I’m speaking of the original B’way production, of course, directed by Mike Nichols and costarring Jeremy Irons and Glenn Close. My admiration for Irons’ performance as Henry, a witty London playwright who resembled Stoppard in various ways, was boundless. Close, whom I was just getting to know back then, was truly magnificent as Annie. N.Y. Times critic Frank Rich called it “not only Mr. Stoppard’s most moving play, but also the most bracing play that anyone has written about love and marriage in years.”
(I went to see the 2000 B’way revival and was bitterly disappointed by Stephen Dillane‘s uncharismatic lead performance, which wasn’t even close to what Irons had brought.)
I was also floored that same year by James Lapine and Stephen Sondheim‘s Sunday in the Park With George, which opened at the Booth theatre on 5.2.84. It was one of the few B’way musicals that really reached inside, and it still makes me choke up when I watch it on YouTube.
I’m just going to list some of the plays that really hit the sweet spot between ’76 and ’85…I’m bypassing a few but here we go regardless:
Peter Shaffer‘s Equus, which I saw in London in the early summer of ’76. The great Colin Blakely was magnificent in the lead role of psychiatrist Martin Dysart (and better, I have to say, than Richard Burton was in the Sidney Lumet film version). I saw Anthony Perkins play the role in a B’way production of Equus in ’77, and I’m sorry to say that he underwhelmed.
A Broadway production of David Mamet‘s American Buffalo in early ’77. Directed by Ulu Grosbard with Robert Duvall, Kenneth McMillan and John Savage costarring. Four years later I saw it again (twice) at the Circle in the Square with Al Pacino as Teach. Pacino wasn’t a robot — he played certain lines and scenes a bit differently at times…experimentally, if you will. I was in heaven.
My current plan is to avoid Inside Out 2. I feel fully respectful of an allegedly well-made film that has obviously connected worldwide in a huge way…congrats to everyone involved. Good for the movie business, good for exhibition, etc. I’m just going to sidestep it for the foreseeable future. No harm, no foul.

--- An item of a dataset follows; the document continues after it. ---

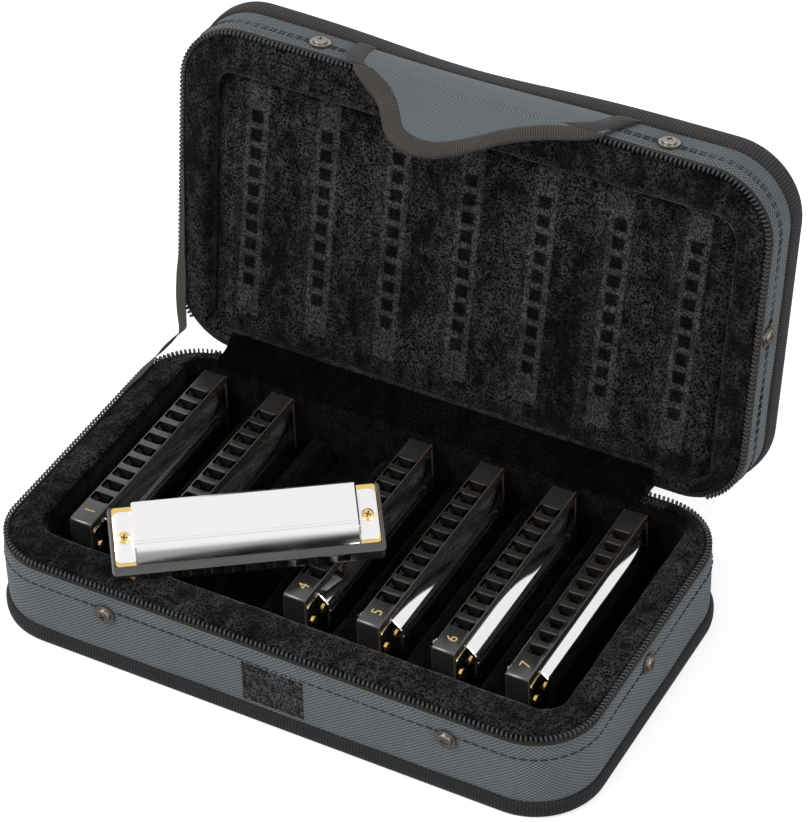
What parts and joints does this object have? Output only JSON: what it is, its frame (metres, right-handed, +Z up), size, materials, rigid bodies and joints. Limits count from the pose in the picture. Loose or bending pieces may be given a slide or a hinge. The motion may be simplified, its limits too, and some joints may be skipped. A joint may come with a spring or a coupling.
{
  "type": "harmonica case",
  "caption": "Soft zip case with a hinged padded lid, closing flap and a plush tray that holds standing diatonic harmonicas, with one lying across them.",
  "frame": {"origin": "middle of the underside of the base, where the case stands on its table", "axes": "+X to the right along the front, +Y from the front back to the hinge, +Z up"},
  "size_m": [0.2508, 0.1927, 0.1784],
  "materials": {
    "panel_cloth": "matte",
    "twill": "matte",
    "ribbed_tape": "ribbed",
    "zip_tape": "matte",
    "coil_nylon": "satin",
    "plush": "plush",
    "loop_nylon": "matte",
    "hinge_tape": "matte",
    "webbing": "matte",
    "nickel": "polished",
    "slider_metal": "satin",
    "comb_plastic": "satin",
    "reed_brass": "satin",
    "cover_steel": "polished"
  },
  "bodies": {
    "base": {"base_panel": "panel_cloth", "base_band": "twill", "base_binding": "ribbed_tape", "base_zip_tape": "zip_tape", "base_zip_coil": "coil_nylon", "base_rim_front": "plush", "base_rim_back": "plush", "base_rim_sides": "plush", "base_screws": "nickel", "tray_floor": "plush", "tray_dividers": "plush", "loop_patch": "loop_nylon", "hinge_cloth": "hinge_tape", "hinge_plush": "plush", "stay_strap": "webbing"},
    "lid": {"lid_panel": "panel_cloth", "lid_band": "twill", "lid_binding": "ribbed_tape", "lid_zip_tape": "zip_tape", "lid_zip_coil": "coil_nylon", "lid_rim_front": "plush", "lid_rim_back": "plush", "lid_rim_sides": "plush", "lid_screws": "nickel", "lid_pad": "plush", "flap_root": "twill"},
    "flap_fold": {"flap_fold": "twill"},
    "flap": {"flap_panel": "twill", "flap_binding": "ribbed_tape", "hook_patch": "loop_nylon"},
    "zip_slider": {"zip_slider": "slider_metal"},
    "zip_pull": {"zip_pull": "slider_metal"},
    "organ1": {"organ1_comb": "comb_plastic", "organ1_reed_plates": "reed_brass", "organ1_covers": "cover_steel", "organ1_screws": "reed_brass"},
    "organ2": {"organ2_comb": "comb_plastic", "organ2_reed_plates": "reed_brass", "organ2_covers": "cover_steel", "organ2_screws": "reed_brass"},
    "organ3": {"organ3_comb": "comb_plastic", "organ3_reed_plates": "reed_brass", "organ3_covers": "cover_steel", "organ3_screws": "reed_brass"},
    "organ4": {"organ4_comb": "comb_plastic", "organ4_reed_plates": "reed_brass", "organ4_covers": "cover_steel", "organ4_screws": "reed_brass"},
    "organ5": {"organ5_comb": "comb_plastic", "organ5_reed_plates": "reed_brass", "organ5_covers": "cover_steel", "organ5_screws": "reed_brass"},
    "organ6": {"organ6_comb": "comb_plastic", "organ6_reed_plates": "reed_brass", "organ6_covers": "cover_steel", "organ6_screws": "reed_brass"},
    "organ7": {"organ7_comb": "comb_plastic", "organ7_reed_plates": "reed_brass", "organ7_covers": "cover_steel", "organ7_screws": "reed_brass"}
  },
  "joints": [
    {"name": "lid_hinge", "type": "hinge", "parent": "base", "child": "lid", "pos_m": [0, 0.0709, 0.0367], "axis": [-1, 0, 0], "range_deg": [-97.6, 12], "deforming": ["lid_pad", "lid_rim_front", "hinge_cloth", "hinge_plush", "stay_strap"]},
    {"name": "flap_droop", "type": "hinge", "parent": "lid", "child": "flap_fold", "pos_m": [0.0036, 0.09214, 0.17773], "axis": [1, 0, 0], "range_deg": [-37.2, 4.7]},
    {"name": "flap_peel", "type": "hinge", "parent": "flap_fold", "child": "flap", "pos_m": [0.0036, 0.09214, 0.17773], "axis": [-1, 0, 0], "range_deg": [0, 120]},
    {"name": "zip_slide", "type": "slide", "parent": "base", "child": "zip_slider", "axis": [-1, 0, 0], "range_m": [0, 0.012]},
    {"name": "pull_swing", "type": "hinge", "parent": "zip_slider", "child": "zip_pull", "pos_m": [-0.1026, 0.077, 0.0222], "axis": [1, 0, 0], "range_deg": [0, 85]},
    {"name": "organ1_lift", "type": "slide", "parent": "base", "child": "organ1", "axis": [0, 0, 1], "range_m": [0, 0.06]},
    {"name": "organ2_shift", "type": "slide", "parent": "base", "child": "organ2", "axis": [0, 1, 0], "range_m": [-0.012, 0.001]},
    {"name": "organ3_lift", "type": "slide", "parent": "base", "child": "organ3", "axis": [0, 0, 1], "range_m": [0, 0.06]},
    {"name": "organ4_shift", "type": "slide", "parent": "base", "child": "organ4", "axis": [0, 1, 0], "range_m": [-0.012, 0.001]},
    {"name": "organ5_shift", "type": "slide", "parent": "base", "child": "organ5", "axis": [0, 1, 0], "range_m": [-0.012, 0.001]},
    {"name": "organ6_lift", "type": "slide", "parent": "base", "child": "organ6", "axis": [0, 0, 1], "range_m": [0, 0.06]},
    {"name": "organ7_lift", "type": "slide", "parent": "base", "child": "organ7", "axis": [0, 0, 1], "range_m": [0, 0.06]}
  ],
  "couplings": [
    {"joint": "flap_droop", "follows": "lid_hinge", "ratio": 0.3791}
  ]
}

Or they know all too well, and they don’t know what to do with it. Either way it’s never a good sign to show an allegedly important film to “critics” before Venice and Telluride. It basically means “uh-oh.”

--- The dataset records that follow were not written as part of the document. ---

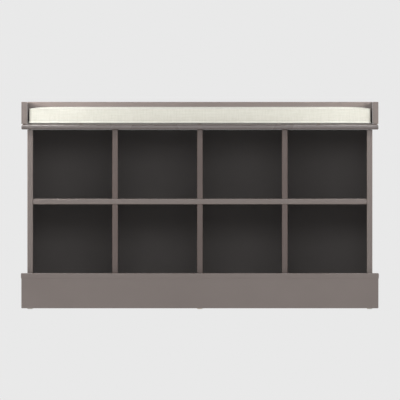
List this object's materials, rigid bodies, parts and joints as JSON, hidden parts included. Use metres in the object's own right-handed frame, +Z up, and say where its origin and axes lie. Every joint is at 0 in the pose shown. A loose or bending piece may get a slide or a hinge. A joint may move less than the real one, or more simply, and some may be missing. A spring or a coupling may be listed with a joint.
{
  "type": "cubby storage bench",
  "caption": "Low storage bench: rows of open cubbies on a moulded plinth, a railed tray top and a loose seat cushion that lifts out.",
  "frame": {"origin": "middle of the footprint, on the floor under the glides", "axes": "+X to the right along the bench seen from the front, +Y to the back (the open cubbies face -Y), +Z up"},
  "size_m": [0.9164, 0.3712, 0.5303],
  "materials": {
    "taupe_lacquer": "satin",
    "taupe_hardboard": "matte",
    "seat_cloth": "matte",
    "raw_wood": "matte",
    "zinc_alloy": "satin",
    "plated_steel": "satin",
    "white_nylon": "matte"
  },
  "bodies": {
    "bench": {"side_panel_left": "taupe_lacquer", "glide_left_front": "white_nylon", "glide_left_rear": "white_nylon", "side_panel_right": "taupe_lacquer", "glide_right_front": "white_nylon", "glide_right_rear": "white_nylon", "bottom_shelf": "taupe_lacquer", "middle_shelf": "taupe_lacquer", "lower_divider_1": "taupe_lacquer", "upper_divider_1": "taupe_lacquer", "lower_divider_2": "taupe_lacquer", "upper_divider_2": "taupe_lacquer", "lower_divider_3": "taupe_lacquer", "upper_divider_3": "taupe_lacquer", "back_panel": "taupe_hardboard", "left_rail_dowel_1": "raw_wood", "left_rail_dowel_2": "raw_wood", "right_rail_dowel_1": "raw_wood", "right_rail_dowel_2": "raw_wood", "back_rail_dowel_1": "raw_wood", "back_rail_dowel_2": "raw_wood", "back_rail_dowel_3": "raw_wood", "top_board": "taupe_lacquer", "seat_rail_left": "taupe_lacquer", "seat_rail_right": "taupe_lacquer", "seat_rail_back": "taupe_lacquer", "plinth_front": "taupe_lacquer", "plinth_left": "taupe_lacquer", "plinth_right": "taupe_lacquer", "plinth_rear_rail": "taupe_lacquer", "centre_brace": "taupe_lacquer", "glide_centre_front": "white_nylon", "glide_centre_rear": "white_nylon", "corner_block_left": "raw_wood", "corner_block_right": "raw_wood", "bottom_shelf_left_front_bolt": "plated_steel", "bottom_shelf_left_front_cam": "zinc_alloy", "middle_shelf_left_front_bolt": "plated_steel", "middle_shelf_left_front_cam": "zinc_alloy", "top_board_left_front_bolt": "plated_steel", "top_board_left_front_cam": "zinc_alloy", "bottom_shelf_left_rear_bolt": "plated_steel", "bottom_shelf_left_rear_cam": "zinc_alloy", "middle_shelf_left_rear_bolt": "plated_steel", "middle_shelf_left_rear_cam": "zinc_alloy", "top_board_left_rear_bolt": "plated_steel", "top_board_left_rear_cam": "zinc_alloy", "bottom_shelf_right_front_bolt": "plated_steel", "bottom_shelf_right_front_cam": "zinc_alloy", "middle_shelf_right_front_bolt": "plated_steel", "middle_shelf_right_front_cam": "zinc_alloy", "top_board_right_front_bolt": "plated_steel", "top_board_right_front_cam": "zinc_alloy", "bottom_shelf_right_rear_bolt": "plated_steel", "bottom_shelf_right_rear_cam": "zinc_alloy", "middle_shelf_right_rear_bolt": "plated_steel", "middle_shelf_right_rear_cam": "zinc_alloy", "top_board_right_rear_bolt": "plated_steel", "top_board_right_rear_cam": "zinc_alloy"},
    "cushion": {"cushion": "seat_cloth"}
  },
  "joints": [
    {"name": "cushion_lift", "type": "slide", "parent": "bench", "child": "cushion", "axis": [0, 0, 1], "range_m": [0, 0.12]}
  ]
}
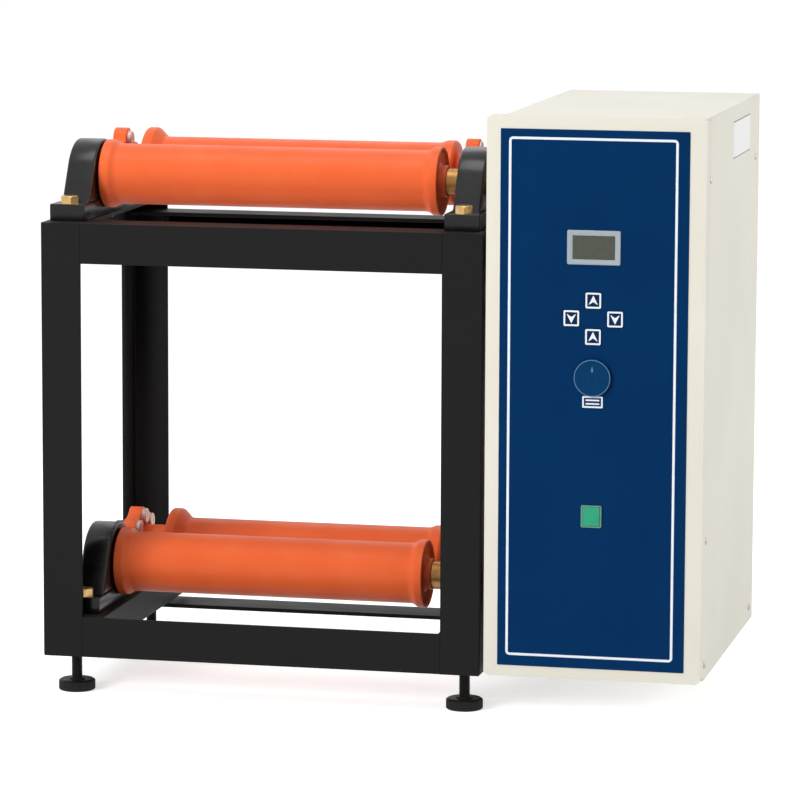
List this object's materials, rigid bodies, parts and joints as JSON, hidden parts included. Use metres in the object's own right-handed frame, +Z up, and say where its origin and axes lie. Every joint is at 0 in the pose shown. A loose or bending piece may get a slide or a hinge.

Friendo: “Movies screen early all the time. But I seriously doubt that any critics were invited this early to a screening of a movie like Blitz. If they were and the names leaked, it would be a bit of a scandal because it would be obvious that their positive reaction was being bought.”
The couple that I most want to see go south is Taylor Swift and Travis Kelce. Please — I want their love affair to die of malnutrition by Labor Day if at all possible, or certainly before the end of ‘24.

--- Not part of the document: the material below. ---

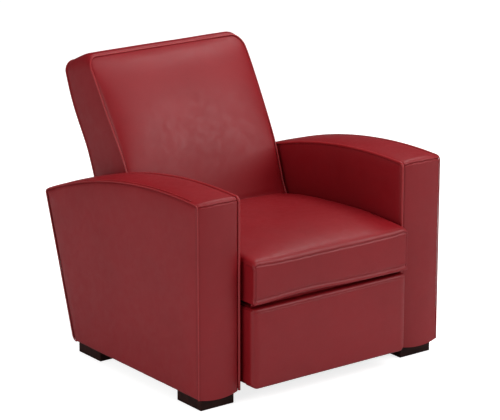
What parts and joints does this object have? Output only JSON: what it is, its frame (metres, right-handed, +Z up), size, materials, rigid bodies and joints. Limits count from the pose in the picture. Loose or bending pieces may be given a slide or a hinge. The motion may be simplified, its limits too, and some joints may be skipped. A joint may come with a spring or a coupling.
{
  "type": "cinema recliner seat",
  "caption": "Leather club armchair with arched boxed arms, block feet, a swing-out powered footrest panel and a powered reclining back.",
  "frame": {"origin": "on the floor, under the middle of the chair's bounding box", "axes": "+X to the sitter's left, -Y the way the sitter faces, +Z up"},
  "size_m": [0.914, 0.986, 0.903],
  "materials": {
    "red_leather": "smooth grain, satin",
    "dark_wood": "espresso stain, satin lacquer",
    "frame_wood": "bare, sawn",
    "black_steel": "black powder coat",
    "zinc_steel": "zinc plated",
    "spring_steel": "oiled",
    "webbing": "woven elastic",
    "black_plastic": "fine texture",
    "button_plastic": "satin"
  },
  "bodies": {
    "chair": {"back_actuator": "black_plastic", "footrest_actuator": "black_plastic", "frame_studs": "zinc_steel", "front_cross_tube": "black_steel", "left_arm_band": "red_leather", "left_arm_frame": "frame_wood", "left_arm_inner_cover": "red_leather", "left_arm_outer_cover": "red_leather", "left_front_foot": "dark_wood", "left_rear_foot": "dark_wood", "left_seat_rail": "frame_wood", "left_side_plate": "black_steel", "power_inlet": "black_plastic", "rear_cross_tube": "black_steel", "rear_valance": "red_leather", "right_arm_band": "red_leather", "right_arm_frame": "frame_wood", "right_arm_inner_cover": "red_leather", "right_arm_outer_cover": "red_leather", "right_front_foot": "dark_wood", "right_rear_foot": "dark_wood", "right_seat_rail": "frame_wood", "right_side_plate": "black_steel", "seat_cushion": "red_leather", "seat_front_rail": "frame_wood", "seat_rear_rail": "frame_wood", "seat_springs": "spring_steel", "switch_plate": "black_plastic"},
    "footrest_crank": {"left_front_link": "black_steel", "right_front_link": "black_steel", "drive_tube": "black_steel"},
    "left_rear_crank": {"left_rear_link": "black_steel"},
    "right_rear_crank": {"right_rear_link": "black_steel"},
    "carrier": {"left_carrier_link": "black_steel", "right_carrier_link": "black_steel", "carrier_cross_tube": "black_steel"},
    "left_guide": {"left_guide_link": "black_steel"},
    "right_guide": {"right_guide_link": "black_steel"},
    "footrest": {"left_footrest_bracket": "black_steel", "right_footrest_bracket": "black_steel", "footrest_board": "frame_wood", "footrest_pad": "red_leather"},
    "footrest_rod": {"footrest_actuator_rod": "zinc_steel"},
    "back": {"left_back_stile": "frame_wood", "right_back_stile": "frame_wood", "back_top_rail": "frame_wood", "back_bottom_rail": "frame_wood", "back_webbing": "webbing", "back_pad": "red_leather", "back_boxing": "red_leather", "back_rear_panel": "red_leather", "left_back_bracket": "black_steel", "right_back_bracket": "black_steel", "back_drive_arm": "black_steel"},
    "back_rod": {"back_actuator_rod": "zinc_steel"},
    "footrest_out_button_body": {"footrest_out_button": "button_plastic"},
    "footrest_in_button_body": {"footrest_in_button": "button_plastic"},
    "back_down_button_body": {"back_down_button": "button_plastic"},
    "back_up_button_body": {"back_up_button": "button_plastic"}
  },
  "joints": [
    {"name": "footrest_swing", "type": "hinge", "parent": "chair", "child": "footrest_crank", "pos_m": [0, -0.394, 0.284], "axis": [-1, 0, 0], "range_deg": [0, 90]},
    {"name": "left_rear_link_turn", "type": "hinge", "parent": "chair", "child": "left_rear_crank", "pos_m": [0.274, -0.348, 0.252], "axis": [-1, 0, 0], "range_deg": [0, 90]},
    {"name": "right_rear_link_turn", "type": "hinge", "parent": "chair", "child": "right_rear_crank", "pos_m": [-0.274, -0.348, 0.252], "axis": [-1, 0, 0], "range_deg": [0, 90]},
    {"name": "carrier_turn", "type": "hinge", "parent": "footrest_crank", "child": "carrier", "pos_m": [0, -0.36547, 0.08099], "axis": [-1, 0, 0], "range_deg": [-90, 0]},
    {"name": "left_guide_turn", "type": "hinge", "parent": "footrest_crank", "child": "left_guide", "pos_m": [0.267, -0.378, 0.17012], "axis": [-1, 0, 0], "range_deg": [-90, 0]},
    {"name": "right_guide_turn", "type": "hinge", "parent": "footrest_crank", "child": "right_guide", "pos_m": [-0.267, -0.378, 0.17012], "axis": [-1, 0, 0], "range_deg": [-90, 0]},
    {"name": "footrest_tilt", "type": "hinge", "parent": "carrier", "child": "footrest", "pos_m": [0, -0.42547, 0.176], "axis": [-1, 0, 0], "range_deg": [0, 90]},
    {"name": "footrest_rod_slide", "type": "slide", "parent": "chair", "child": "footrest_rod", "axis": [0, -1, 0], "range_m": [0, 0.07978]},
    {"name": "back_recline", "type": "hinge", "parent": "chair", "child": "back", "pos_m": [0, 0.191, 0.415], "axis": [-1, 0, 0], "range_deg": [0, 35]},
    {"name": "back_rod_slide", "type": "slide", "parent": "chair", "child": "back_rod", "axis": [0, -1, 0], "range_m": [0, 0.11627]},
    {"name": "footrest_out_press", "type": "slide", "parent": "chair", "child": "footrest_out_button_body", "axis": [-1, 0, 0], "range_m": [0, 0.0015], "stiffness_N_per_m": 400},
    {"name": "footrest_in_press", "type": "slide", "parent": "chair", "child": "footrest_in_button_body", "axis": [-1, 0, 0], "range_m": [0, 0.0015], "stiffness_N_per_m": 400},
    {"name": "back_down_press", "type": "slide", "parent": "chair", "child": "back_down_button_body", "axis": [-1, 0, 0], "range_m": [0, 0.0015], "stiffness_N_per_m": 400},
    {"name": "back_up_press", "type": "slide", "parent": "chair", "child": "back_up_button_body", "axis": [-1, 0, 0], "range_m": [0, 0.0015], "stiffness_N_per_m": 400}
  ],
  "couplings": [
    {"joint": "left_rear_link_turn", "follows": "footrest_swing", "ratio": 1},
    {"joint": "right_rear_link_turn", "follows": "footrest_swing", "ratio": 1},
    {"joint": "carrier_turn", "follows": "footrest_swing", "ratio": -1},
    {"joint": "left_guide_turn", "follows": "footrest_swing", "ratio": -1},
    {"joint": "right_guide_turn", "follows": "footrest_swing", "ratio": -1},
    {"joint": "footrest_tilt", "follows": "footrest_swing", "ratio": 1},
    {"joint": "footrest_rod_slide", "follows": "footrest_swing", "m_per_rad": 0.049517},
    {"joint": "back_rod_slide", "follows": "back_recline", "m_per_rad": 0.18706}
  ]
}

Only a lunatic would marry Swift — even a lughead like Kelce surely understands this.
Ben and J.Lo divorcing is…okay, I’m sorry. Clearly she’s driven him to madness with hyper frustration and career anxiety and whatnot. Key insider quote: “[Ben] wants a life with serenity and peace, and escaping this roller coaster will be a relief.”
A little more than eight years ago (4.14.16) casting maestro Juliet Taylor sat down with an AMPAS moderator to talk about her 50-year career and particularly the 42 films she cast for Woody Allen.
The session was entitled “Perfect Choice: The Art Of The Casting Director”. It happened at the Samuel Goldwyn Theater on Wilshire.
Sasha Stone earlier today: “Why would the Academy omit Woody Allen’s name from Juliet Taylor‘s bio? That would be like omitting Alfred Hitchcock’s name when honoring Grace Kelly. Or Frank Capra’s name when honoring Jimmy Stewart. You can’t do that and pretend any sort of validity in preserving, celebrating or honoring film history.
“Who made the call? Was it the Academy or was it Juliet Taylor’s people? We’ll never know because these are questions no one is allowed to ask. Partly they’re afraid to ask why. And they’re afraid of the shitstorm eruption soon to follow in its wake.
“The last thing they seemed to be concerned about is whether or not they look ridiculous. My dudes, here’s the answer to that question, YES. With all due respect, YES.”
Bill Maher had a girlfriend when he was 16? I didn’t do the deed until I was 18, and that was because a girl had put the moves on me, not vice versa. I was so beset by insecurity and low-self-esteem in my teen years I could barely function socially. Movies had been my only escape from the time I was eight or nine, and then I coupled that with serious weekend drinking (100 proof vodka!) when I turned 15 or thereabouts.
I didn’t feel even half-confident in a sexual sense until I was 22 or 23, but once I knew how to turn that key I became a shameless hound. (Not a predator but a hound — there’s a difference.) Before long I was batting .400 or better, and that streak lasted throughout the rest of my 20s and into my 30s, and then re-ignited in the ’90s after Maggie divorced me.
“Entirely Natural and Inevitable,” posted on 10.1.22: HE’s big office romance…I’m sorry, I meant to say the emotionally devastating extra-marital affair that I fell into during my time as an in-office freelancer at People magazine and which continued until her husband found out a couple of years later…it was almost the emotional death of me. (The actual span was between early ’98 and the early fall of ’00…call it 32 months.) No relationship had ever brought so much heartache, hurt or frustration. Graham Greene and Tom Stoppard had nothing on us. I was a man of almost constant sorrow. I was so upset by one of our arguments that one afternoon I made a reckless left turn on Pico Blvd. and got slammed by a speeding BMW, and for weeks I told myself it wasn’t really my fault — it was the married girlfriend’s. Definitely a form of insanity.